Date Shifting / Fiscal Transparency / Fiscal Illusion (Congressional Glossary)

From the Congressional Glossary – Including Legislative and Budget Terms

Date Shifting / Fiscal Transparency / Fiscal Illusion

"Kilroy Was Here" on the WW2 Memorial, by dbking
"Kilroy Was Here" on the WW2 Memorial, by dbking

One of the budgetary maneuvers used by Congress. Congress can shift scheduled payments for contracts, or even for federal employee salaries, by a few days in order to move expenditures from one fiscal year to another. For example, a payment scheduled for September 30, 2015, delayed a day to October 1, 2015, would shift the cost from the books of fiscal year 2015 to fiscal year 2016. (Source: CQ Today)

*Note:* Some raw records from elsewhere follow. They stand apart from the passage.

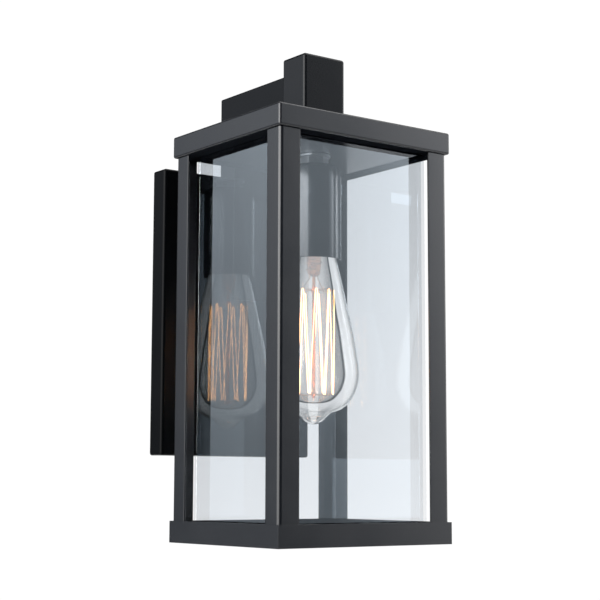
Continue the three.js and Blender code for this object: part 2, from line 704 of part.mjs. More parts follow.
function addTop() {
  const roofUnder = BODY_TOP_Z - ROOF_SHEET;
  const overhang = ROOF_SHEET + ROOF_SIDE_GAP;
  const nippleHole = (z0, z1) => lampBar(NIPPLE_RADIUS + HOLE_FIT, z0 - PAST, z1 + PAST);
  add(
    "roof_cap",
    cut(
      bodyPlan(-overhang, [SKIRT_BOTTOM_Z, BODY_TOP_Z]),
      bodyPlan(-ROOF_SIDE_GAP, [SKIRT_BOTTOM_Z - PAST, roofUnder]),
      nippleHole(roofUnder, BODY_TOP_Z),
    ),
    paint,
  );

  const groove = [PANE_INSET - FIT, PANE_INSET + PANE_THICKNESS + FIT];
  const grooveTop = SKIRT_BOTTOM_Z + GROOVE_DEPTH;
  add(
    "ceiling_tray",
    cut(
      joined(
        bodyPlan(0, [SKIRT_BOTTOM_Z, SKIRT_BOTTOM_Z + CEILING_SHEET]),
        frameRing(0, CEILING_SHEET, [SKIRT_BOTTOM_Z, roofUnder - FIT]),
        frameRing(
          groove[0] - CEILING_SHEET,
          groove[1] + CEILING_SHEET,
          [SKIRT_BOTTOM_Z, grooveTop + CEILING_SHEET],
        ),
      ),
      frameRing(groove[0], groove[1], [SKIRT_BOTTOM_Z - PAST, grooveTop]),
      nippleHole(SKIRT_BOTTOM_Z, SKIRT_BOTTOM_Z + CEILING_SHEET),
    ),
    paint,
  );

  const clampUnder = (name, under) => {
    const washerBottom = under - FIT - WASHER_THICKNESS;
    const nutTop = washerBottom - FIT;
    const bore = NIPPLE_RADIUS + HOLE_FIT;
    add(`${name}_washer`, ring(bore, WASHER_RADIUS, washerBottom, under - FIT), zincSteel);
    add(`${name}_nut`, ring(bore, hexRadius(NUT_FLATS), nutTop - NUT_THICKNESS, nutTop, 6), zincSteel);
  };
  clampUnder("roof", roofUnder);
  clampUnder("ceiling", SKIRT_BOTTOM_Z);

  add("threaded_nipple", ring(NIPPLE_BORE_RADIUS, NIPPLE_RADIUS, NIPPLE_BOTTOM_Z, NIPPLE_TOP_Z), zincSteel);
}

// ---- Lampholder -----------------------------------------------------------------------------

function addLampholder() {
  const arc = (centreRadius, centreZ, radius, steps) =>
    Array.from({ length: steps + 1 }, (_, i) => {
      const turn = (Math.PI / 2) * (i / steps);
      return [centreRadius + radius * Math.cos(turn), centreZ + radius * Math.sin(turn)];
    });
  const shoulderSteps = 4;
  const shoulderRadius = CUP_RADIUS - CUP_SHOULDER;
  const shoulderZ = CUP_TOP_Z - CUP_SHOULDER;
  const hole = NIPPLE_RADIUS + HOLE_FIT;
  add(
    "socket_cup",
    turned(
      [
        [CUP_RADIUS - CUP_SHEET, CUP_BOTTOM_Z],
        [CUP_RADIUS, CUP_BOTTOM_Z],
        ...arc(shoulderRadius, shoulderZ, CUP_SHOULDER, shoulderSteps),
        [hole, CUP_TOP_Z],
        [hole, CUP_TOP_Z - CUP_SHEET],
        ...arc(shoulderRadius, shoulderZ, CUP_SHOULDER - CUP_SHEET, shoulderSteps).reverse(),
        [CUP_RADIUS - CUP_SHEET, CUP_BOTTOM_Z],
      ],
      32,
    ),
    paint,
  );
  add(
    "cup_jam_nut",
    ring(hole, hexRadius(NUT_FLATS), JAM_NUT_BOTTOM_Z, JAM_NUT_BOTTOM_Z + JAM_NUT_THICKNESS, 6),
    zincSteel,
  );

  const plateZ = [BRACKET_TOP_Z - BRACKET_SHEET, BRACKET_TOP_Z];
  const leg = (side) =>
    box(
      across(BRACKET_WIDTH),
      across(BRACKET_SHEET, LAMP_Y + (side * (BRACKET_SPAN - BRACKET_SHEET)) / 2),
      [HOLDER_TOP_Z + FIT, BRACKET_TOP_Z],
    );
  add(
    "holder_bracket",
    cut(
      joined(
        box(across(BRACKET_WIDTH), across(BRACKET_SPAN, LAMP_Y), plateZ),
        lampBar(hole + BRACKET_SHEET, ...plateZ),
        leg(1),
        leg(-1),
      ),
      lampBar(hole, plateZ[0] - PAST, plateZ[1] + PAST),
    ),
    zincSteel,
  );

  const terminalHole = (side) =>
    bar(
      "z",
      TERMINAL_SHANK_RADIUS + HOLE_FIT,
      HOLDER_TOP_Z - TERMINAL_SHANK_LENGTH,
      HOLDER_TOP_Z + PAST,
      [side * TERMINAL_OUT, LAMP_Y, 0],
      12,
    );
  add(
    "lampholder_body",
    cut(
      lampBar(HOLDER_RADIUS, HOLDER_BOTTOM_Z, HOLDER_TOP_Z, 32),
      lampBar(SHELL_OUTER_RADIUS + FIT, HOLDER_BOTTOM_Z - PAST, HOLDER_SEAT_Z, 32),
      terminalHole(1),
      terminalHole(-1),
    ),
    porcelain,
  );
  for (const [side, outward] of sides) {
    const centre = [outward * TERMINAL_OUT, LAMP_Y, 0];
    const head = HOLDER_TOP_Z + FIT;
    add(
      `terminal_screw_${side}`,
      joined(
        bar("z", TERMINAL_HEAD_RADIUS, head, head + TERMINAL_HEAD_THICKNESS, centre),
        bar("z", TERMINAL_SHANK_RADIUS, head - TERMINAL_SHANK_LENGTH, head + FIT, centre, 12),
      ),
      nickelBrass,
    );
  }
  const shellTop = HOLDER_SEAT_Z - FIT;
  add(
    "screw_shell",
    cut(
      lampBar(SHELL_OUTER_RADIUS, shellTop - SHELL_LENGTH, shellTop, 32),
      lampBar(CAP_ROOM_RADIUS, shellTop - SHELL_LENGTH - PAST, shellTop + PAST, 32),
    ),
    nickelBrass,
  );
  add("centre_contact", lampBar(CONTACT_RADIUS, CONTACT_BOTTOM_Z, HOLDER_SEAT_Z - FIT, 16), nickelBrass);
}

// ---- Leads ----------------------------------------------------------------------------------

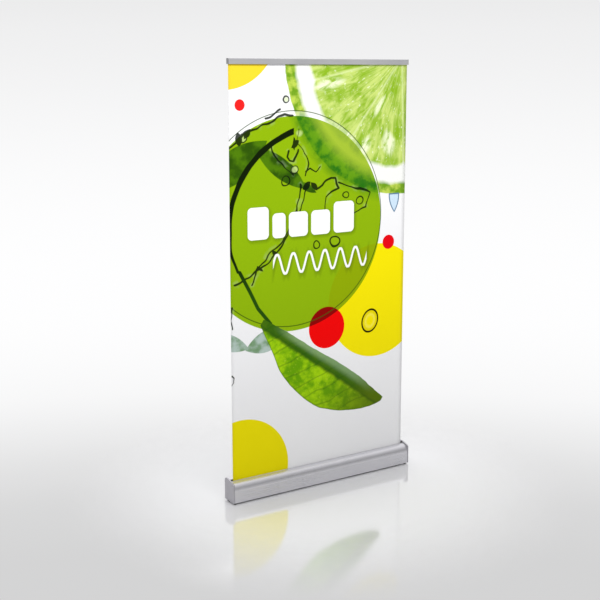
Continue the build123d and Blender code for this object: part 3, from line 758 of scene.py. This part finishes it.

One of the best things about being a government is that nobody audits your accounts. Politicians have huge leeway in drawing up and presenting their budgets. Hans Hoogervorst, the plain-speaking chairman of the International Accounting Standards Board (IASB), has referred to public-sector accounting as being in “a stage of primitive anarchy”. A new IMF paper [“Accounting Devices and Fiscal Illusions”, by Timothy Irwin] offers a helpful taxonomy of government-accounting gimmicks.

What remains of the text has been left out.